Besides her role at Emerald Technology Ventures, Gina Domanig serves on the board of the insurance company ‘Die Mobiliar’, on the International Advisory Board of the Innovation Fund Denmark, holds the Executive Co-Chair Innovation at the World Energy Council, and has positions on the boards of several tech startups. Our interview was scheduled just before she flew to Singapore. Emerald has offices there and in Toronto. Today, it is again possible for her to travel a lot for business. Her son is grown and now enjoys time without his parents. When he was younger and needed care, the investor relied on the support of a trained nanny. “We were very grateful that this was possible for us,” she remembers. For her, it was a time when she often had to make decisions. “I decided then for my work and my son. That meant for myself that I often felt that not everyone was one hundred percent happy with it. Be it in the family, at my son’s school, among friends or just myself.”

What made it easier were the working conditions in the nineties: little digital communication, no video conferences, no emails. “When you left the office, you also left work. You couldn’t work from anywhere. When I was home, I had time for my family.” Did she have to give up anything back then? “It doesn’t work without sacrifice,” she says. “I saw my friends and girlfriends little during that time. I hardly went out, was not at networking events. When I started again, people looked at me in surprise and asked why they had never seen me before. Simply because I was either at work or with my family. But that was a conscious choice, and it was exactly the right decision. You also have to be able to live with the less positive consequences.”

A communal responsibility

Gina’s husband also always worked full time. “He has always supported me incredibly in everything.” She emphasizes this important factor for her. For her, it is crucial to recognize that a family and a career are the joint responsibility of two people. Since her husband had to travel less for work than she did, it was easier for Gina to coordinate her trips. That’s just one example of how they organized themselves to create time for the family and to support each other. “For example, I love to cook. He hates it. I prepared meals and left little notes for my two boys about what they should eat on days when I was away,” she laughs.

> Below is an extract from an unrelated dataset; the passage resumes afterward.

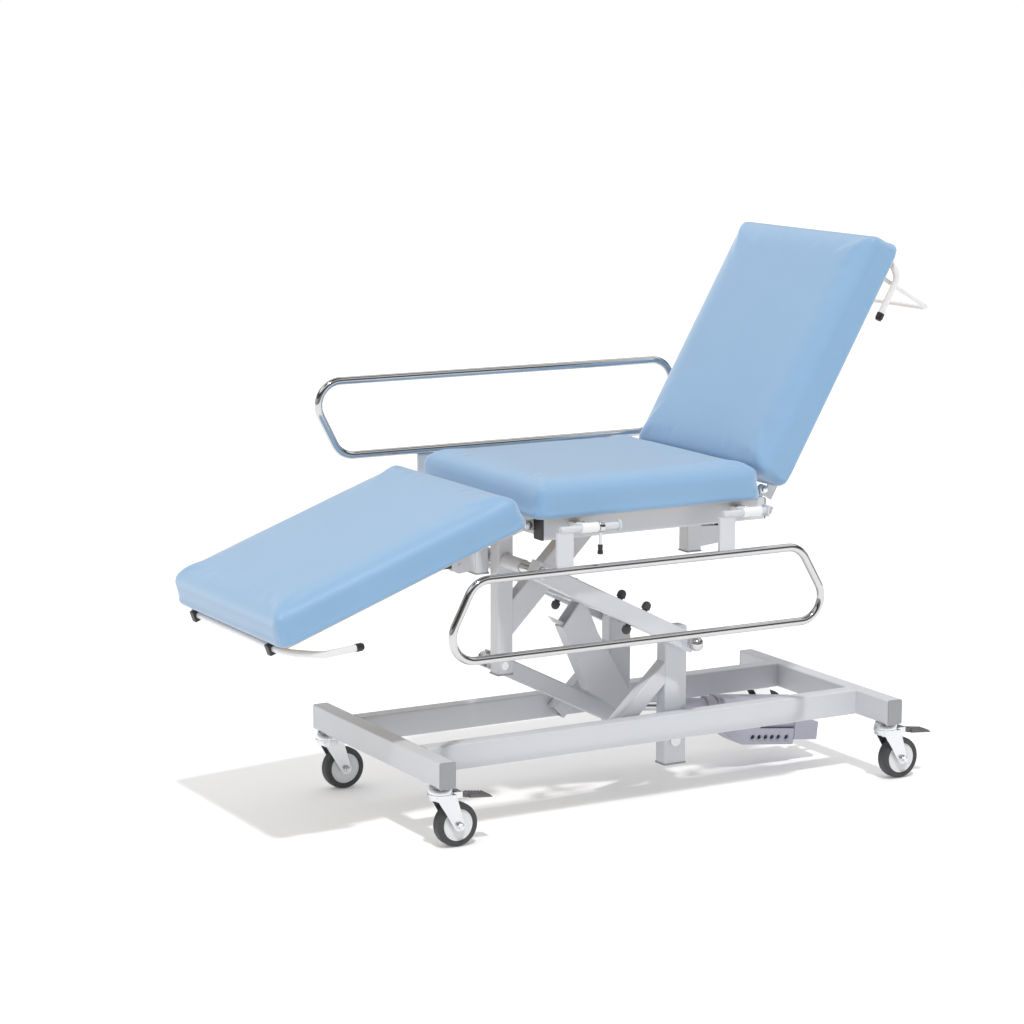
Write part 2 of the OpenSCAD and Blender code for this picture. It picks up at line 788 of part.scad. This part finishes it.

What still irritates her to this day is the choice of words by people. “I was often asked if my husband would help me. I think it’s important to understand that it’s not the sole responsibility of the woman to take care of a child. The father doesn’t just help; he shares the duties and responsibilities with the mother. It’s a division of tasks on an equal footing.” At the time when her son was attending school, this perception was not yet a matter of course. One story remained particularly memorable to her. When she returned home from a business trip at 11 pm, she found a handwritten note from her son in the hallway. On it, he had noted a simple request: “Mom, I need 25 brownies tomorrow morning.” The brownies were not baked. Instead, Gina drove to the bakery and bought cakes. “Of course, there were no brownies, and I had to buy something else,” she laughs. Then she becomes serious again. “For me, this showed that the entire society must recognize that it’s not always Mom who bakes. I asked my then six-year-old son why he didn’t ask his dad to bake the brownies. He would have been home. And his answer was that he noted it for me because the teacher explicitly said to ask his mother.”

Do not be deterred

Since her son is an only child, Gina placed great importance on him regularly being with other children. She herself has three siblings and loved growing up with them. Therefore, she was grateful for the opportunity to let him be cared for at childcare two days a week. “He used to cry terribly when I left. But then the childcare called me later and said I shouldn’t worry. He usually went straight to the other kids to play with them.” Nevertheless, the family also needed the nanny’s help on those days. Childcare did not yet offer full-day care back then.

Gina advises mothers who want to reconcile family and work to accept that you can’t have everything and there will always be something that isn’t perfect. Anyone who carefully weighs their decisions will find a solution. She herself never perceived the sacrifices she had to make as negative. The awareness of having actively decided for family and work gave her a tailwind. “I wouldn’t want to impose my life design on anyone because everyone deals with the demanding aspects of it differently. People should decide for themselves what is best for them. What society expects of them should not play a role in this decision.”

“I think it’s important to understand that it’s not the sole responsibility of the woman to take care of a child. The father doesn’t just help; he shares the duties and responsibilities with the mother. It’s a division of tasks on an equal footing.”